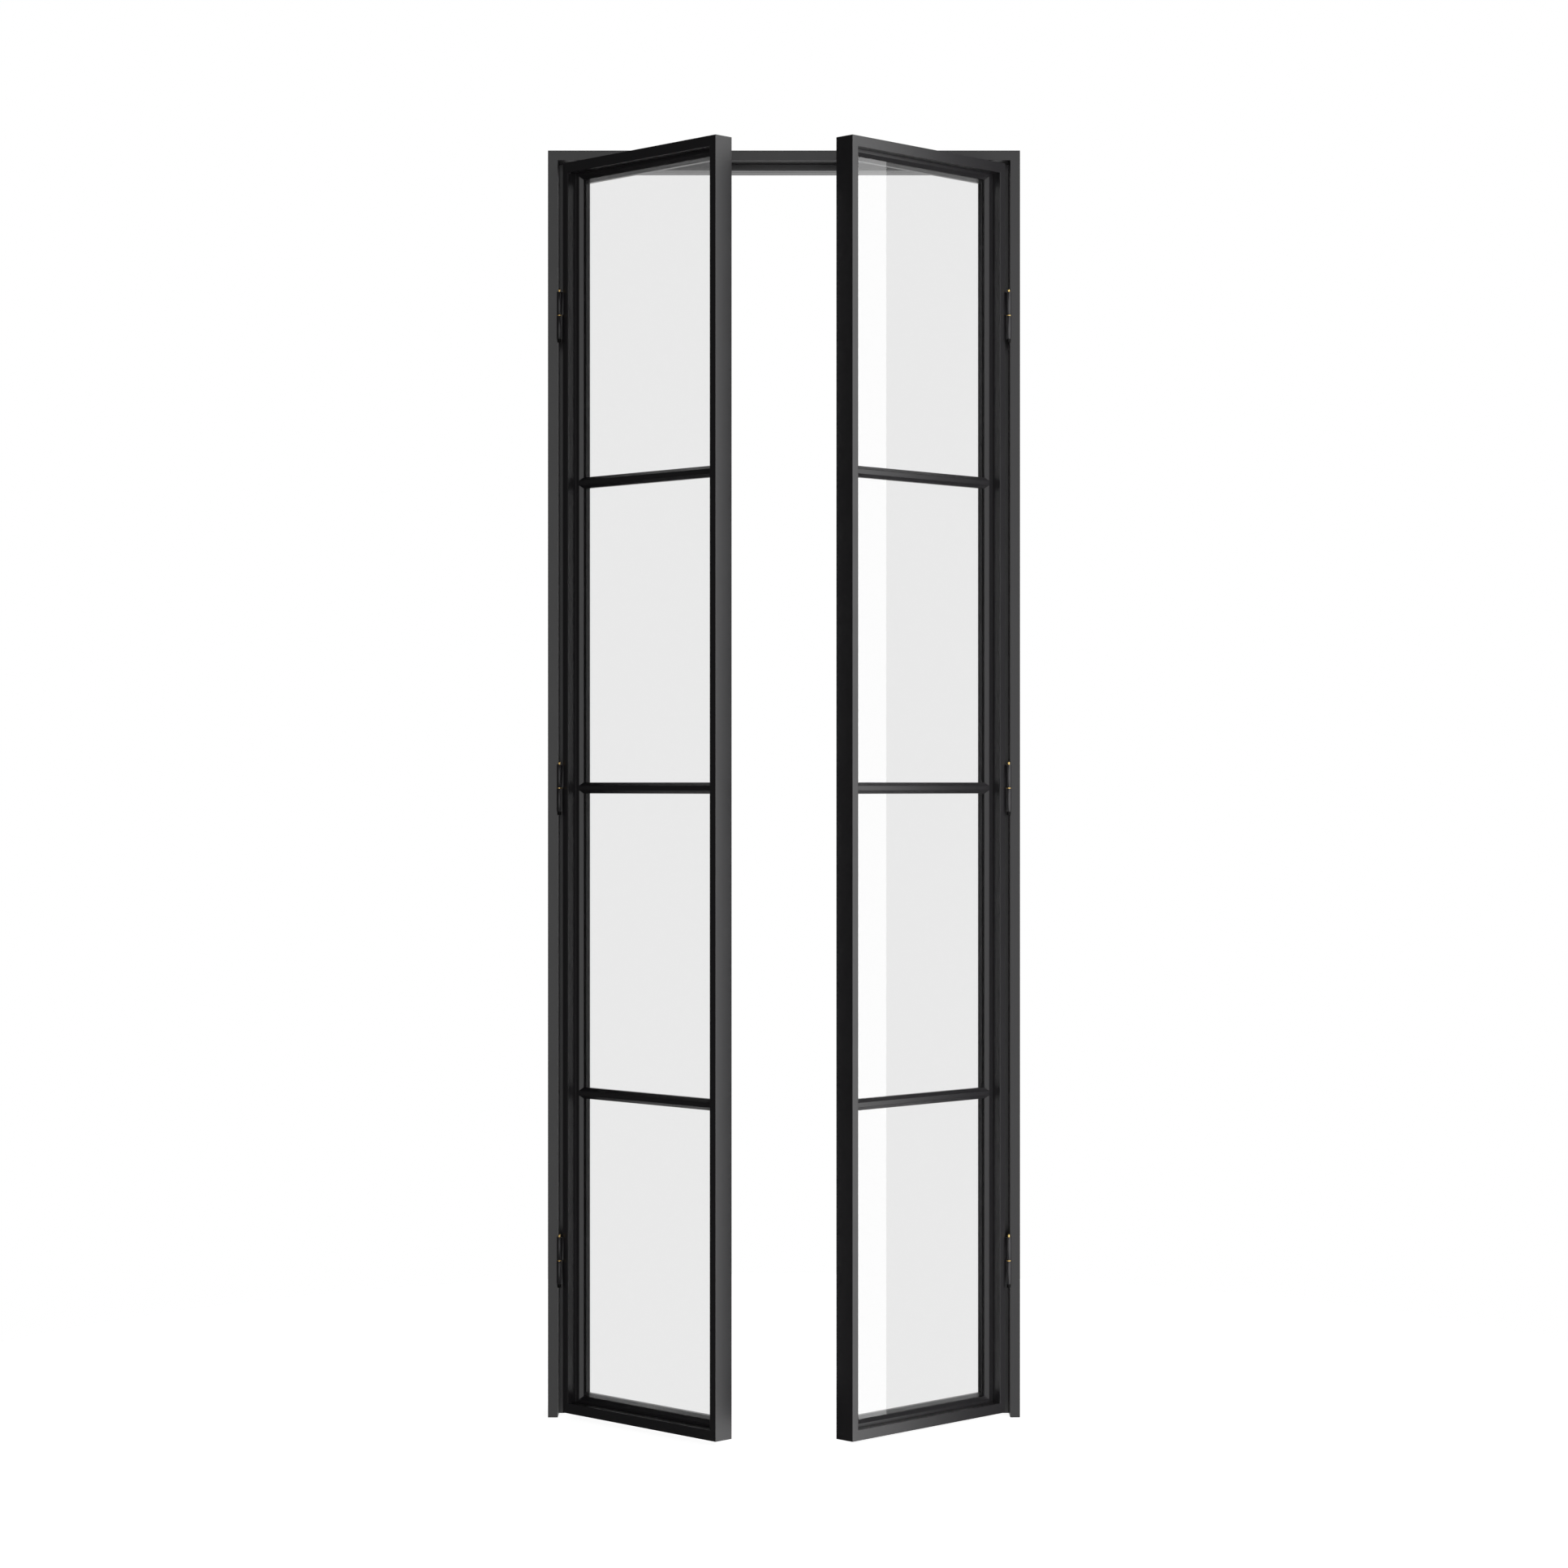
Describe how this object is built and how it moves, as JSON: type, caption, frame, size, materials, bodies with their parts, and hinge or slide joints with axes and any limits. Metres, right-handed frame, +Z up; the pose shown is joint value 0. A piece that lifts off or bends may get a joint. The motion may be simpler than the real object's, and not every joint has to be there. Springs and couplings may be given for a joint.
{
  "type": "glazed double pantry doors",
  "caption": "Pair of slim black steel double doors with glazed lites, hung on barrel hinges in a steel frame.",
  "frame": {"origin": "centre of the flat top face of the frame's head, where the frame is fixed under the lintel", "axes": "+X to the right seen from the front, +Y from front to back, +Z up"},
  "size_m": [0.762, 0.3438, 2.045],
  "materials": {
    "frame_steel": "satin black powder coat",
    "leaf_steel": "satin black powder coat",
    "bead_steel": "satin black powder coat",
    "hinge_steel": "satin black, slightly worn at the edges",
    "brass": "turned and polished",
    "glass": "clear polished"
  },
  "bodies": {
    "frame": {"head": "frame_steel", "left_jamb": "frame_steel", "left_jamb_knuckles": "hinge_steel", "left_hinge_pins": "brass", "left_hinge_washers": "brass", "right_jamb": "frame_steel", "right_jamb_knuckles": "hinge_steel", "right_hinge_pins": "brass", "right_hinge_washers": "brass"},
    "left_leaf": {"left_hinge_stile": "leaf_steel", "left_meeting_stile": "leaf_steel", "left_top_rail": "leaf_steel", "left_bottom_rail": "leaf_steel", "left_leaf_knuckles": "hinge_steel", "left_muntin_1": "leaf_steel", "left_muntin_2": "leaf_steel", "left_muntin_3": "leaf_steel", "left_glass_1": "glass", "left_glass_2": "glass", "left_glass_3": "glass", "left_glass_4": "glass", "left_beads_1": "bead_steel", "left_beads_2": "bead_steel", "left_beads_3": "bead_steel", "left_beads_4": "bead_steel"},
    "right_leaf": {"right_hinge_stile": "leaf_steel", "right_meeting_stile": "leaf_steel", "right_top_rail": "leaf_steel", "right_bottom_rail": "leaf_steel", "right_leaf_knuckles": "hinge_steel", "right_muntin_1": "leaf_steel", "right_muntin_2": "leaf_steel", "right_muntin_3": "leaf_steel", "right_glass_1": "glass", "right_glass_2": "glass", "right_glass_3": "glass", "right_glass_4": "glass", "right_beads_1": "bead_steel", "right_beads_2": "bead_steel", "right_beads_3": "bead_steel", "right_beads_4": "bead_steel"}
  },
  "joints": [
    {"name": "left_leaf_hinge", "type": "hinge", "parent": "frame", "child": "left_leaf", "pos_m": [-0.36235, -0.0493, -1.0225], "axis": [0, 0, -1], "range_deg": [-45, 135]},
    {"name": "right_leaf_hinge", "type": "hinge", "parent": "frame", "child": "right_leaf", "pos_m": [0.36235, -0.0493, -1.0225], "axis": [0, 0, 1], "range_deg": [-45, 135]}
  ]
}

The problem: Print the listing above in its entirety, with every line exact.

Task response:
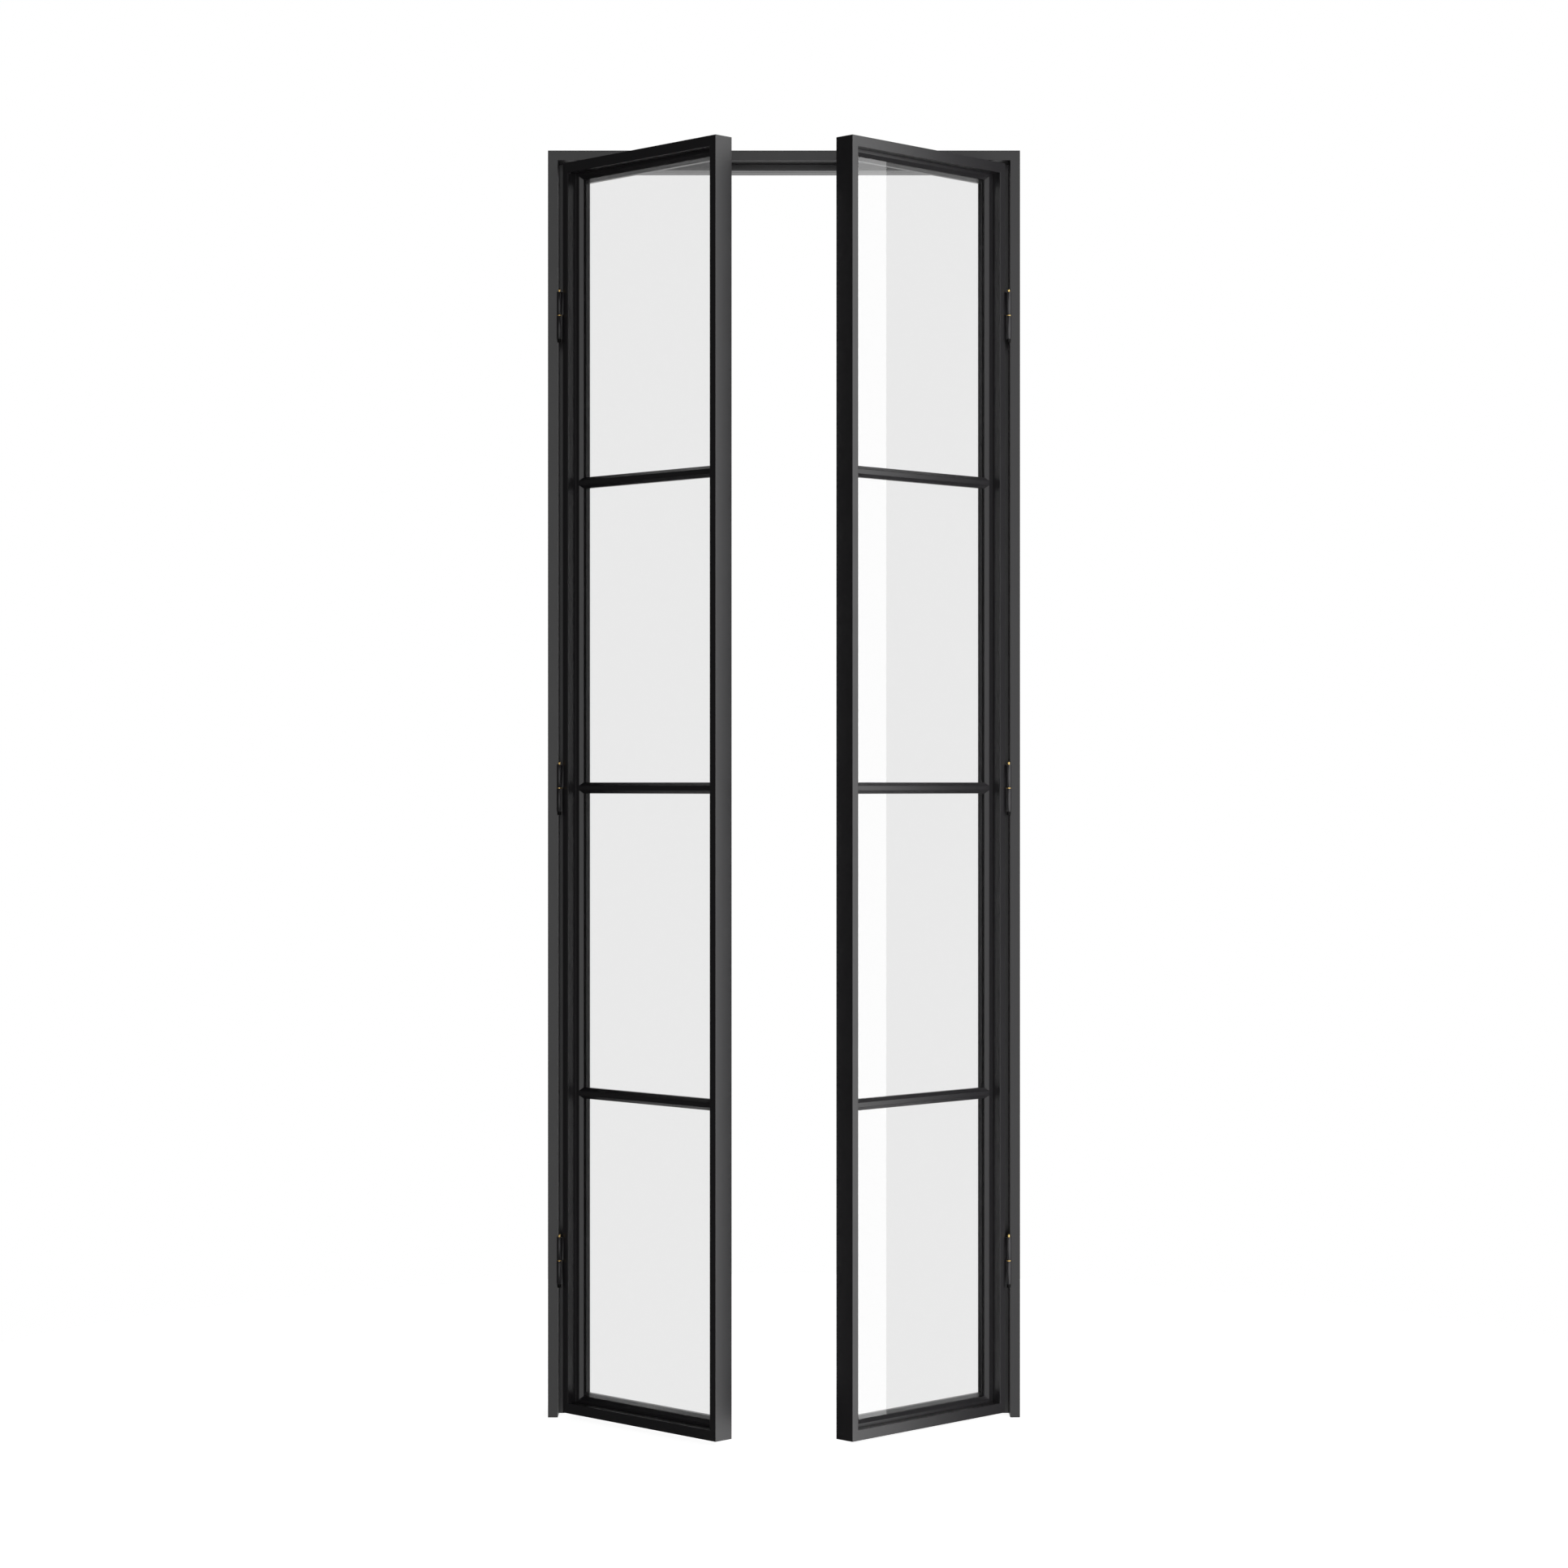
Describe how this object is built and how it moves, as JSON: type, caption, frame, size, materials, bodies with their parts, and hinge or slide joints with axes and any limits. Metres, right-handed frame, +Z up; the pose shown is joint value 0. A piece that lifts off or bends may get a joint. The motion may be simpler than the real object's, and not every joint has to be there. Springs and couplings may be given for a joint.
{
  "type": "glazed double pantry doors",
  "caption": "Pair of slim black steel double doors with glazed lites, hung on barrel hinges in a steel frame.",
  "frame": {"origin": "centre of the flat top face of the frame's head, where the frame is fixed under the lintel", "axes": "+X to the right seen from the front, +Y from front to back, +Z up"},
  "size_m": [0.762, 0.3438, 2.045],
  "materials": {
    "frame_steel": "satin black powder coat",
    "leaf_steel": "satin black powder coat",
    "bead_steel": "satin black powder coat",
    "hinge_steel": "satin black, slightly worn at the edges",
    "brass": "turned and polished",
    "glass": "clear polished"
  },
  "bodies": {
    "frame": {"head": "frame_steel", "left_jamb": "frame_steel", "left_jamb_knuckles": "hinge_steel", "left_hinge_pins": "brass", "left_hinge_washers": "brass", "right_jamb": "frame_steel", "right_jamb_knuckles": "hinge_steel", "right_hinge_pins": "brass", "right_hinge_washers": "brass"},
    "left_leaf": {"left_hinge_stile": "leaf_steel", "left_meeting_stile": "leaf_steel", "left_top_rail": "leaf_steel", "left_bottom_rail": "leaf_steel", "left_leaf_knuckles": "hinge_steel", "left_muntin_1": "leaf_steel", "left_muntin_2": "leaf_steel", "left_muntin_3": "leaf_steel", "left_glass_1": "glass", "left_glass_2": "glass", "left_glass_3": "glass", "left_glass_4": "glass", "left_beads_1": "bead_steel", "left_beads_2": "bead_steel", "left_beads_3": "bead_steel", "left_beads_4": "bead_steel"},
    "right_leaf": {"right_hinge_stile": "leaf_steel", "right_meeting_stile": "leaf_steel", "right_top_rail": "leaf_steel", "right_bottom_rail": "leaf_steel", "right_leaf_knuckles": "hinge_steel", "right_muntin_1": "leaf_steel", "right_muntin_2": "leaf_steel", "right_muntin_3": "leaf_steel", "right_glass_1": "glass", "right_glass_2": "glass", "right_glass_3": "glass", "right_glass_4": "glass", "right_beads_1": "bead_steel", "right_beads_2": "bead_steel", "right_beads_3": "bead_steel", "right_beads_4": "bead_steel"}
  },
  "joints": [
    {"name": "left_leaf_hinge", "type": "hinge", "parent": "frame", "child": "left_leaf", "pos_m": [-0.36235, -0.0493, -1.0225], "axis": [0, 0, -1], "range_deg": [-45, 135]},
    {"name": "right_leaf_hinge", "type": "hinge", "parent": "frame", "child": "right_leaf", "pos_m": [0.36235, -0.0493, -1.0225], "axis": [0, 0, 1], "range_deg": [-45, 135]}
  ]
}